Now, the worse bit is the writing and Grant’s script at the end. The script is overloaded with Grant discussing various dream symbols and explanations of everything, yet the result is a bit of a confusing mess. Ok sure, I’ll accept the salt around the asylum being there to keep the demons out/in, but do we really need to have roughly two pages of Batman looking just at the salt? Is all the tarot card stuff really necessary? Why does Joker have to look like Madonna? Grant seemed to believe that having Joker physically grab Batman’s ass was too subtle an image for the reader, and he really does like explaining every symbol…EVERY SINGLE ONE. I’m all for meaningful symbolism, but it seems like Grant thought about it all being a dream and just went completely overboard with this idea.

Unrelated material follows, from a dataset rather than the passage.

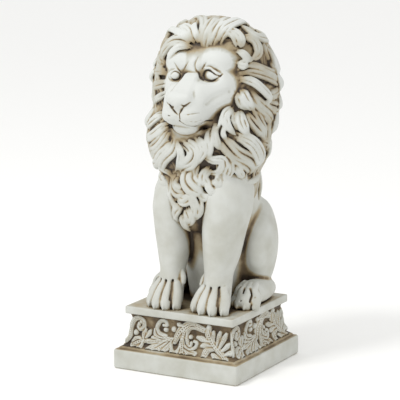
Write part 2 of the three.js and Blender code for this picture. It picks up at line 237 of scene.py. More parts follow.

So, in the end, this comic does have some good sections and does carry a consistent atmosphere of dream and fear, but this is overloaded with unsubtle writing and drawings, a seemingly lack of proper communication between the writer and the artist, and an anti-climactic story that doesn’t really go anywhere. So, I can say read it for the ideas and for an understanding of an important part of Batman’s chronology, all the things expressed in this are handled a bit better in other places. I’m not sure where the idea came from but someone once suggested that all of Batman’s enemies are just versions of himself, and it’s a common belief that they exist only because he does, so everything is really his fault. If you want to discuss the underlining imagery and story between Batman’s battle against his enemies and himself, there are much better ways to do it then by constantly describing bats and fish. Even the Arkham Asylum game handled it much better, and that wasn’t even the point of the game (Joker is a lot more compelling in that as well). So, Grant, in the end, I say to you…your comic is meh.